Future return expectations are currently subdued, as uncertainty and risks remain heightened and the range of potential economic and market outcomes is unusually wide.
Over recent years, the main driving force behind the strong performance of equities, credit, property and infrastructure has been the extraordinary liquidity and interest rate backdrop. This was a result of extremely supportive monetary policies implemented by the world’s main economic regions following the Global Financial Crisis. However, given the recent improvement in global economic growth, central banks are now scaling back their current monetary policies. This policy “tightening” along with low inflation, high debt levels in both the corporate and household sectors, and geopolitical risks (especially around trade) are key risks for financial markets.

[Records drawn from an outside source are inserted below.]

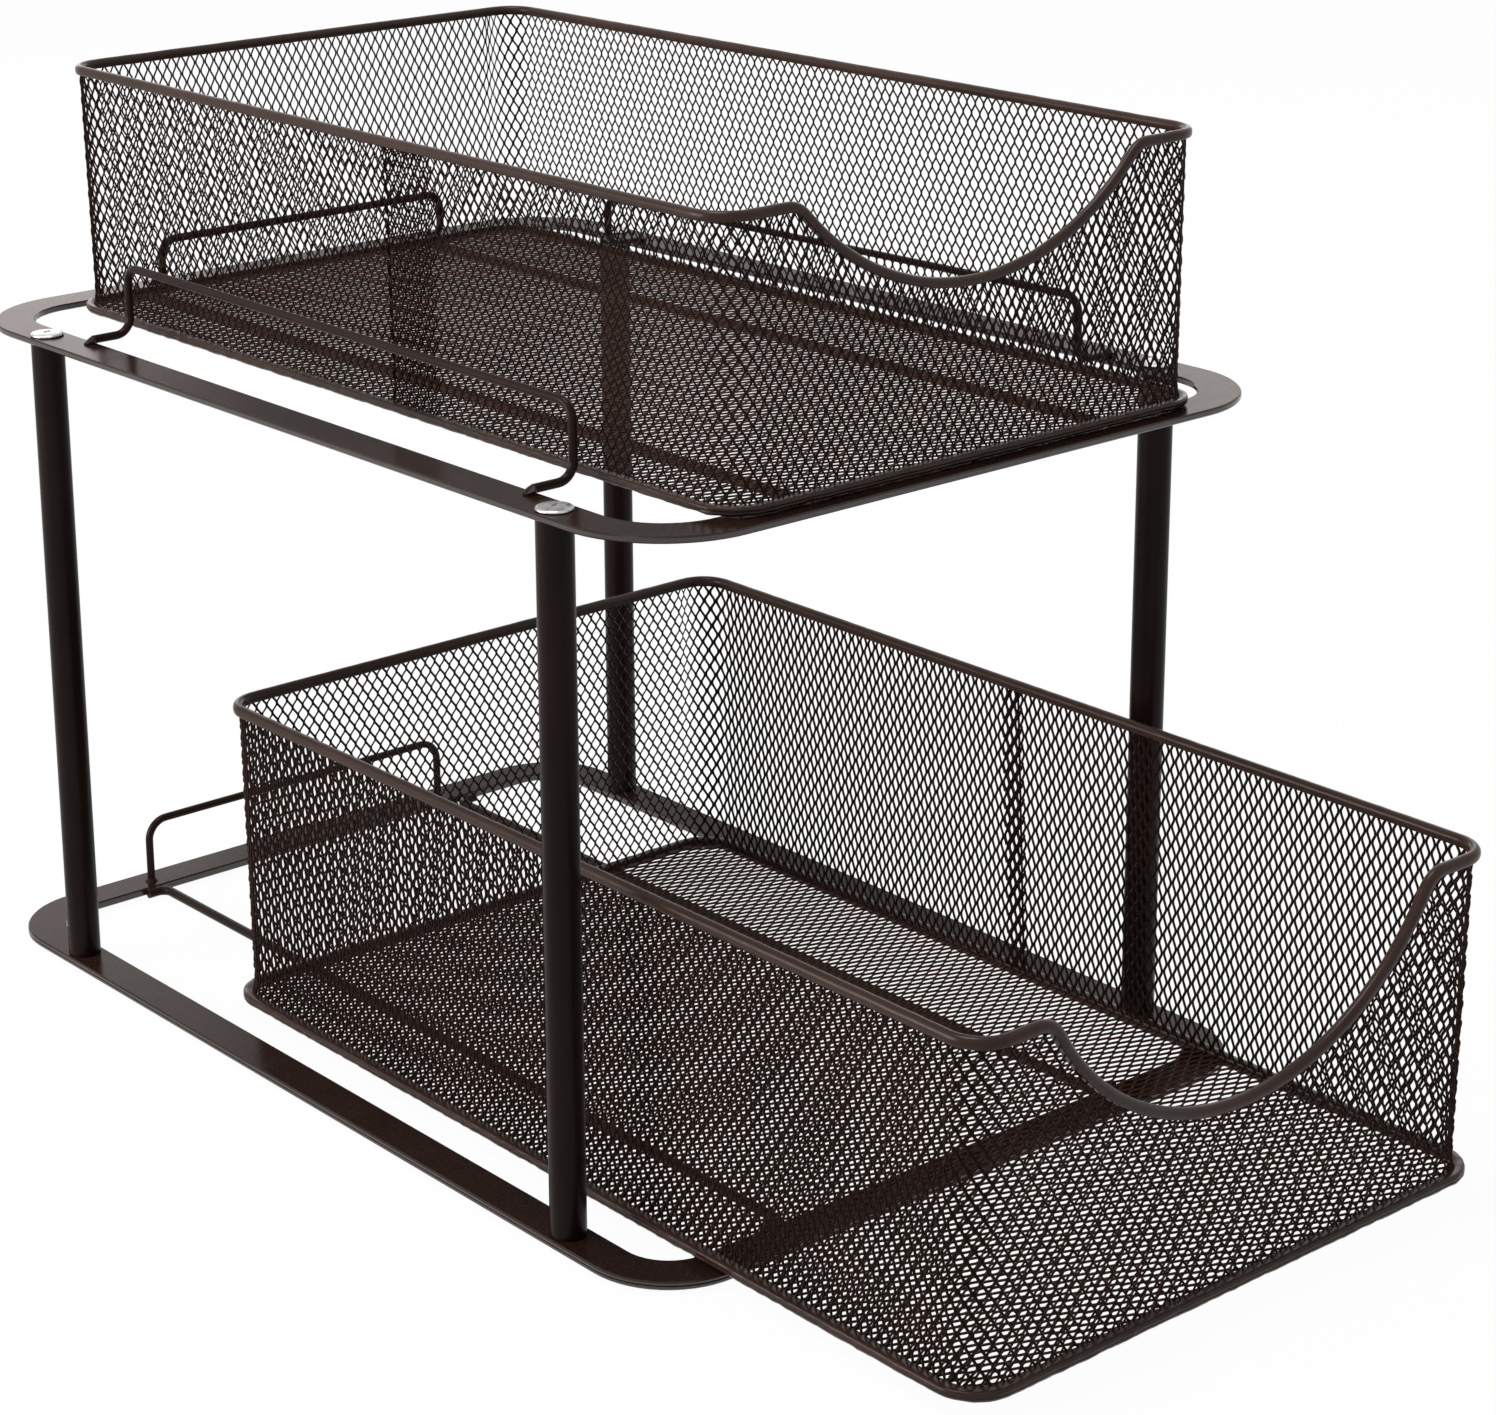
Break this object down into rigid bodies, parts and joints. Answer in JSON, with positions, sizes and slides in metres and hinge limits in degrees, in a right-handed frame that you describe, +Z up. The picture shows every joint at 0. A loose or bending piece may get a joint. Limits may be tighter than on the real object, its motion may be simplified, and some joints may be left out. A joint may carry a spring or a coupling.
{
  "type": "pull out cabinet basket",
  "caption": "Tiered cabinet organiser: flat steel rings on tube posts carry mesh baskets with scooped fronts that slide out.",
  "frame": {"origin": "on the floor under the middle of the footprint, with the lower basket drawn out as stored", "axes": "+Z up; -Y is the way the baskets pull out; +X to the right seen from the front"},
  "size_m": [0.277, 0.5108, 0.3365],
  "materials": {
    "coat": "coffee-brown powder coat, satin",
    "wire_coat": "coffee-brown powder coat on wire, satin",
    "mesh_coat": "coffee-brown powder coat on expanded metal, satin",
    "zinc": "bright zinc plate"
  },
  "bodies": {
    "frame": {"base_ring": "coat", "top_ring": "coat", "post_front_left": "coat", "post_front_right": "coat", "post_back_left": "coat", "post_back_right": "coat", "post_inserts": "zinc", "top_screws": "zinc", "base_screws": "zinc", "base_runner_left": "wire_coat", "base_runner_right": "wire_coat", "top_runner_left": "wire_coat", "top_runner_right": "wire_coat", "guard_base_back": "wire_coat", "guard_top_back": "wire_coat", "guard_top_left": "wire_coat", "guard_top_right": "wire_coat"},
    "upper_basket": {"upper_rim_wire": "wire_coat", "upper_base_channel": "wire_coat", "upper_mesh_front": "mesh_coat", "upper_mesh_back": "mesh_coat", "upper_mesh_left": "mesh_coat", "upper_mesh_right": "mesh_coat", "upper_mesh_corners": "mesh_coat", "upper_mesh_floor": "mesh_coat"},
    "lower_basket": {"lower_rim_wire": "wire_coat", "lower_base_channel": "wire_coat", "lower_mesh_front": "mesh_coat", "lower_mesh_back": "mesh_coat", "lower_mesh_left": "mesh_coat", "lower_mesh_right": "mesh_coat", "lower_mesh_corners": "mesh_coat", "lower_mesh_floor": "mesh_coat"}
  },
  "joints": [
    {"name": "upper_slide", "type": "slide", "parent": "frame", "child": "upper_basket", "axis": [0, -1, 0], "range_m": [-0.0017, 0.16]},
    {"name": "lower_slide", "type": "slide", "parent": "frame", "child": "lower_basket", "axis": [0, -1, 0], "range_m": [-0.11, 0.06]}
  ]
}
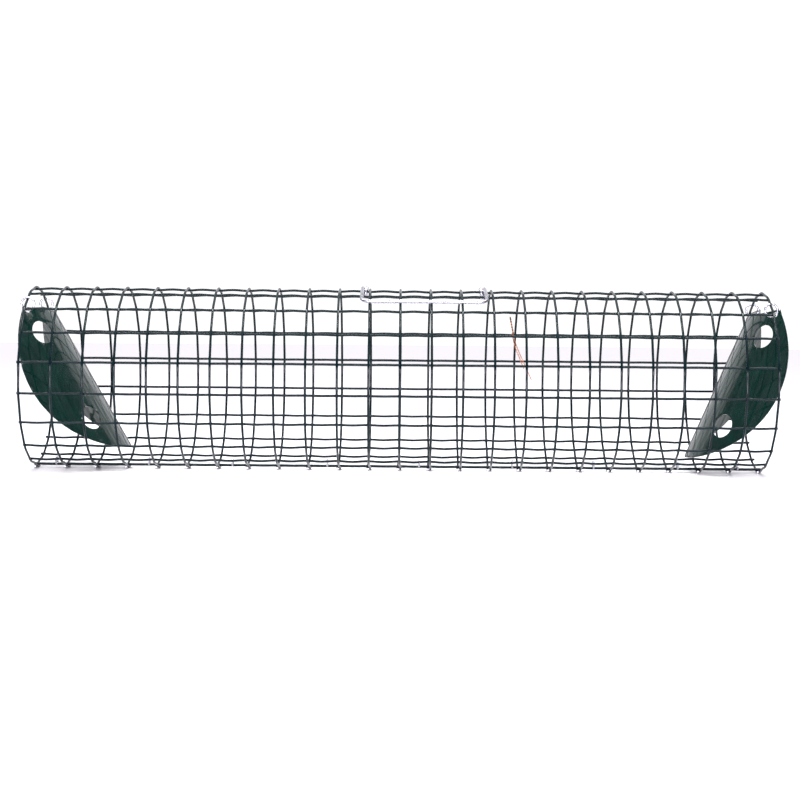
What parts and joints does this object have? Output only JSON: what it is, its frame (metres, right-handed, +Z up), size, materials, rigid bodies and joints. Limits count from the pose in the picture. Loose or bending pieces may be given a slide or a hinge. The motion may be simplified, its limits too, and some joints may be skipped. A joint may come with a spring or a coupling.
{
  "type": "live catch trap",
  "caption": "Welded-mesh tunnel trap on its side with a one-way hinged flap door in each end and a folding wire bail handle.",
  "frame": {"origin": "middle of the underside of the whole trap, where it stands on its hoops' feet", "axes": "+X along the tunnel towards the right-hand door, -Y the side the handle rests on, +Z up"},
  "size_m": [0.6248, 0.1476, 0.1532],
  "materials": {
    "green_wire": "gloss",
    "green_sheet": "gloss",
    "galvanised_wire": "satin",
    "bait_copper": "satin"
  },
  "bodies": {
    "cage": {"hoop_01": "green_wire", "hoop_02": "green_wire", "hoop_03": "green_wire", "hoop_04": "green_wire", "hoop_05": "green_wire", "hoop_06": "green_wire", "hoop_07": "green_wire", "hoop_08": "green_wire", "hoop_09": "green_wire", "hoop_10": "green_wire", "hoop_11": "green_wire", "hoop_12": "green_wire", "hoop_13": "green_wire", "hoop_14": "green_wire", "hoop_15": "green_wire", "hoop_16": "green_wire", "hoop_17": "green_wire", "hoop_18": "green_wire", "hoop_19": "green_wire", "hoop_20": "green_wire", "hoop_21": "green_wire", "hoop_22": "green_wire", "hoop_23": "green_wire", "hoop_24": "green_wire", "hoop_25": "green_wire", "line_wire_01": "green_wire", "line_wire_02": "green_wire", "line_wire_03": "green_wire", "line_wire_04": "green_wire", "line_wire_05": "green_wire", "line_wire_06": "green_wire", "line_wire_07": "green_wire", "line_wire_08": "green_wire", "line_wire_09": "green_wire", "line_wire_10": "green_wire", "line_wire_11": "green_wire", "line_wire_12": "green_wire", "line_wire_13": "green_wire", "line_wire_14": "green_wire", "line_wire_15": "green_wire", "line_wire_16": "green_wire", "line_wire_17": "green_wire", "line_wire_18": "green_wire", "line_wire_19": "green_wire", "seam_clip_1": "galvanised_wire", "seam_clip_2": "galvanised_wire", "seam_clip_3": "galvanised_wire", "seam_clip_4": "galvanised_wire", "seam_clip_5": "galvanised_wire", "seam_clip_6": "galvanised_wire", "seam_clip_7": "galvanised_wire", "seam_clip_8": "galvanised_wire", "bait_wire": "bait_copper"},
    "left_rings": {"left_front_hinge_ring": "galvanised_wire", "left_back_hinge_ring": "galvanised_wire"},
    "left_door": {"left_door": "green_sheet"},
    "right_rings": {"right_front_hinge_ring": "galvanised_wire", "right_back_hinge_ring": "galvanised_wire"},
    "right_door": {"right_door": "green_sheet"},
    "handle": {"carry_handle": "galvanised_wire"}
  },
  "joints": [
    {"name": "left_ring_swing", "type": "hinge", "parent": "cage", "child": "left_rings", "pos_m": [-0.30651, 0, 0.13915], "axis": [0, -1, 0], "range_deg": [0, 6]},
    {"name": "left_door_swing", "type": "hinge", "parent": "left_rings", "child": "left_door", "pos_m": [-0.30596, 0, 0.13602], "axis": [0, -1, 0], "range_deg": [0, 50]},
    {"name": "right_ring_swing", "type": "hinge", "parent": "cage", "child": "right_rings", "pos_m": [0.30309, 0, 0.13915], "axis": [0, 1, 0], "range_deg": [0, 6]},
    {"name": "right_door_swing", "type": "hinge", "parent": "right_rings", "child": "right_door", "pos_m": [0.30326, 0, 0.13598], "axis": [0, 1, 0], "range_deg": [0, 56]},
    {"name": "handle_swing", "type": "hinge", "parent": "cage", "child": "handle", "pos_m": [0.01773, 0, 0.14787], "axis": [-1, 0, 0], "range_deg": [0, 184]}
  ]
}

The potential effects are uncertain, but expectations are that risk assets may be more sensitive to these changes and there could be downward pressure on bond and equity prices, hence a potential reduction in future returns. At the same time, valuations of risk assets currently appear expensive, further indicating that the potential for strong returns going forward may reduce.
In the current environment where the valuations of most asset classes are expensive and the level of uncertainty is heightened, maintaining a well-diversified portfolio of assets is key. The Plan’s options are structured and managed in such a way and aim to provide the best possible outcomes for members, however returns may be subdued over the near term as financial markets digest changes to the global economic and political environment.